Rhythm Thief & the Emperor's Treasure
|Rhythm Thief & the Emperor's Treasure|
|Genre(s)||Rhythm, Puzzle, Adventure|
Rhythm Thief & the Emperor's Treasure, known in Japan as Rhythm Thief R: Emperor Napoleon's Legacy (リズム怪盗R 皇帝ナポレオンの遺産 Rizumu Kaitō Āru: Kōtei Naporeon no Isan?), is a rhythm, puzzle and adventure video game co-developed by Sega and Xeen and published by Sega for the Nintendo 3DS. It was released in Japan on January 19, 2012, in Europe and Australia in April 2012, and in North America July 10, 2012. An abridged port for iOS devices, titled Rhythm Thief & the Paris Caper, was released on October 30, 2013 in Japan, and on January 9, 2014 in North America and Europe.

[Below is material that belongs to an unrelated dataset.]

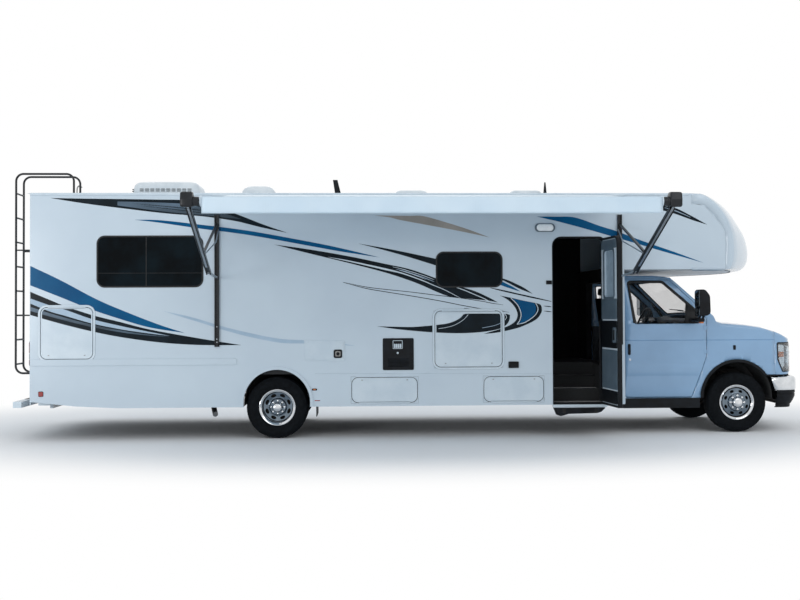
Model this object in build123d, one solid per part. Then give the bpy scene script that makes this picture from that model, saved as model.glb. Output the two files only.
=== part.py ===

||This article's plot summary may be too long or excessively detailed. (May 2013)|
In the game's prologue, the casket of Napoleon Bonaparte is mysteriously stolen from Les Invalides, in the city of Paris, France, and Napoleon is resurrected. Three years later, in present day, an 18-year-old boy named Raphael is leading a double life as an art thief named Phantom R, searching for the whereabouts of his father who disappeared around the same time Napoleon's casket was stolen. Phantom R steals works of art, and returns them a few days later for reasons unknown to the public.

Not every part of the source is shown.